Therefore, when the law talks about the “duty to warn,” it includes warnings on products in the form of warning labels, safety information in instructions, instructions that affirmatively describe how to use a product safely, and safety information in other means of communication such as videos, advertising, catalogs, blogs and websites.
The law says that a manufacturer has a duty to warn when (1) the product is dangerous; (2) the danger is or should be known by the manufacturer; (3) the danger is present when the product is used in the usual and expected manner; and (4) the danger is not obvious or well known to the user.
Once the decision has been made to warn, the manufacturer needs to determine whether the warning is adequate. Generally, the adequacy of a warning is a question of fact to be decided by a jury. However, one court provided a useful description of an adequate label as follows:
If warning of the danger is given and this warning is of a character reasonably calculated to bring home to the reasonably prudent person the nature and extent of the danger, it is sufficient to shift the risk of harm from the manufacturer to the user. To be of such character the warning must embody two characteristics: first, it must be in such form that it could reasonably be expected to catch the attention of the reasonably prudent man in the circumstances of its use; secondly, the content of the warning must be of such a nature as to be comprehensible to the average user and to convey a fair indication of the nature and extent of the danger to the mind of a reasonably prudent person.
Spruill v. Boyle-Midway, Inc., 308 F.2d 79, 85 (4th Cir. 1962).
More specifically, various courts and commentators described a list of requirements and goals of an adequate warning. An adequate warning will do the following:
- alert the consumer or user to the severity of the hazard (severity being defined as the magnitude of the hazard and the likelihood of it being encountered);
- clearly state the nature of the hazard;
- clearly state the consequences of the hazard; and
- provide instructions on how to avoid the hazard.

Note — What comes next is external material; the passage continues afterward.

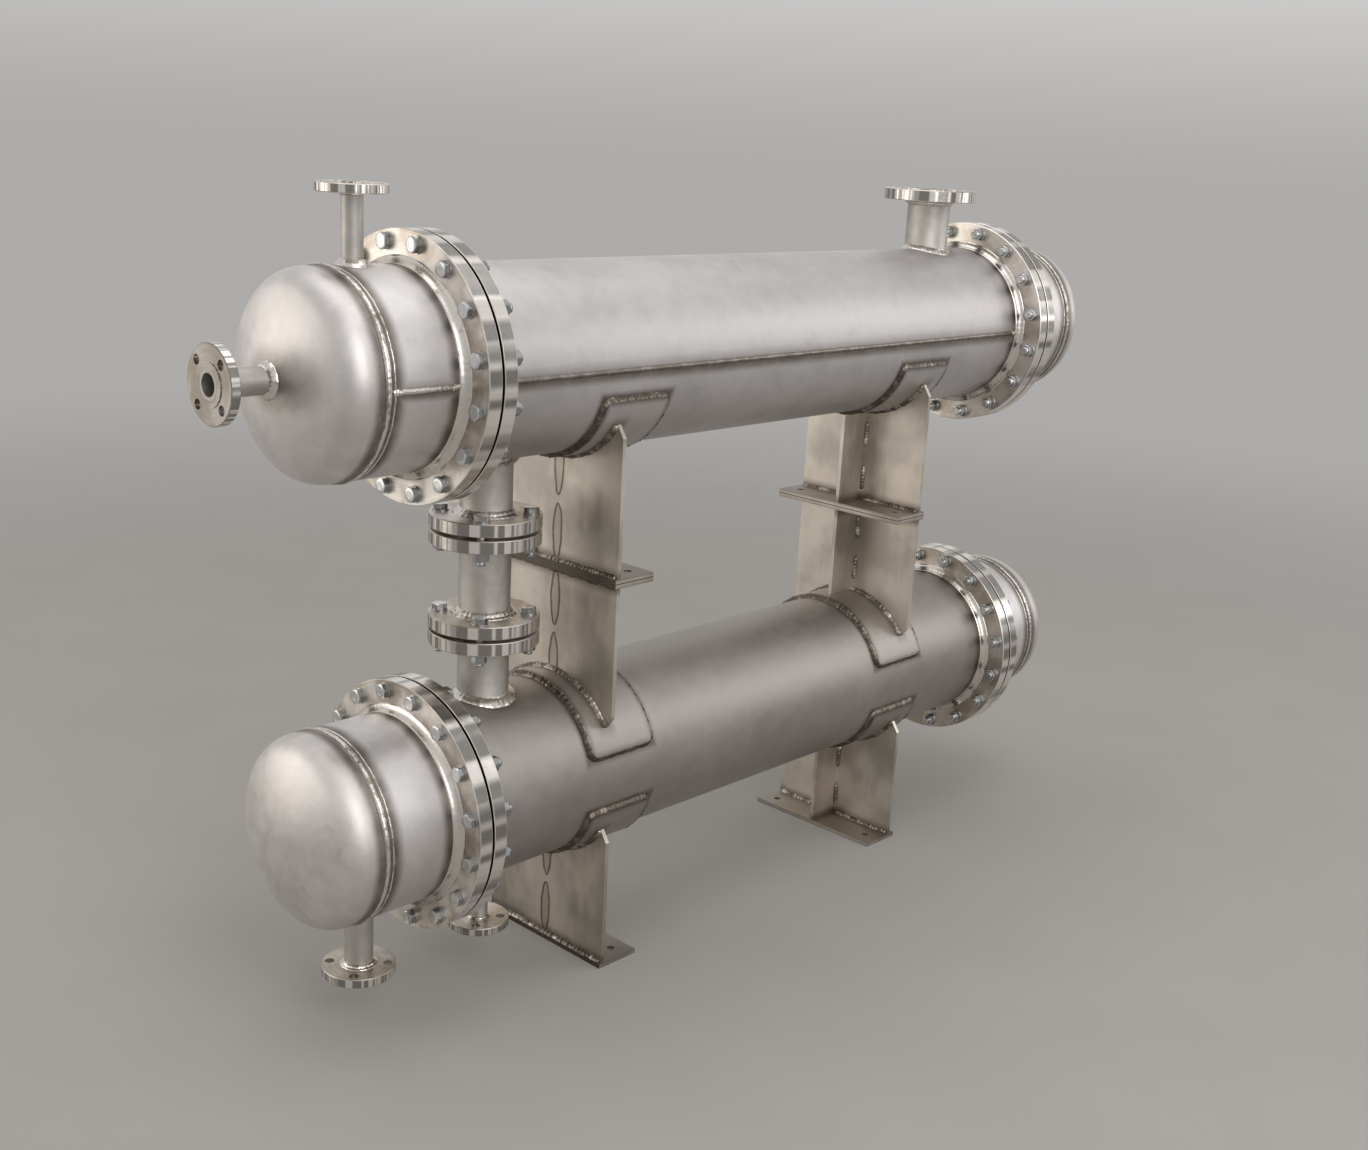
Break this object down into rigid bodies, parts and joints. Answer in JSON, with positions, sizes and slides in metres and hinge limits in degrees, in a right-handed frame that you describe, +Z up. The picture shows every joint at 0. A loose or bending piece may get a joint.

A court must focus on a warning’s “content and comprehensibility, intensity of expression and the characteristics of expected user groups” to determine its adequacy. And “[i]t is impossible to identify anything approaching a perfect level of detail that should be communicated in product disclosures.” Restatement of the Law Third, Torts: Products Liability § 2 cmt. i.
Case law concerning the adequacy of warnings and instructions is not particularly illuminating. Most of the cases talk about the adequacy of warnings either on the product or in the instruction manual. In discussing the adequacy of instructions, the cases only say that manuals should be “adequate, accurate and effective” and “clear, complete and adequately communicated.”
Despite the lack of guidance from U.S. courts, there are voluntary consensus standards that do provide some help. The ANSI Z535 standards, which will be discussed below, provide some guidelines on creating warning labels and how to incorporate safety information into instructions. Unfortunately, these voluntary standards mostly provide only format and general content guidelines and not specific content guidelines. As a result, it is possible to comply with these standards and still have inadequate content, thereby resulting in potentially legally inadequate warnings and instructions.
The first general exception to the duty to warn is that there is no need for a manufacturer to warn of an open or obvious danger. This exception has been narrowed in recent years so that in many cases, a jury will be allowed at trial to decide if a danger is open and obvious to the user. For example, a danger is not open and obvious when the seriousness of the danger is obvious, but the cause of the danger remains unknown to the user.
In Hoffman v. E.W. Bliss Co., 448 N.E.2d 277 (Ind. 1983), the court held that a defect in a punch press was not open and obvious. Although a worker knew that placing his hand in the machine during its operation was dangerous, he did not know that the machine could operate without a button being pushed.
Likewise, even when the danger is open and obvious, a manufacturer may still be required to warn if the seriousness or specific nature of the harm or damage likely to result is not obvious to the user. This principle is illustrated in Billiar v. Minnesota Mining and Manufacturing Corp., 623 F.2d 240 (2d Cir. 1980), in which the plaintiff read the warning label and knew that contact with the product could cause blisters on her fingers. However, she did not know that contact with the product could cause severe chemical burns.
On this point, Restatement of the Law Third, Torts: Products Liability § 2 cmt. j says:
When a risk is obvious or generally known, the prospective addressee of a warning will or should already know of its existence. Warning of an obvious or generally known risk in most instances will not provide an effective additional measure of safety. Furthermore, warnings that deal with obvious or generally known risks may be ignored by users and consumers and may diminish the significance of warnings about non-obvious, not-generally-known risks. Thus, requiring warnings of obvious or generally known risks could reduce the efficacy of warnings generally.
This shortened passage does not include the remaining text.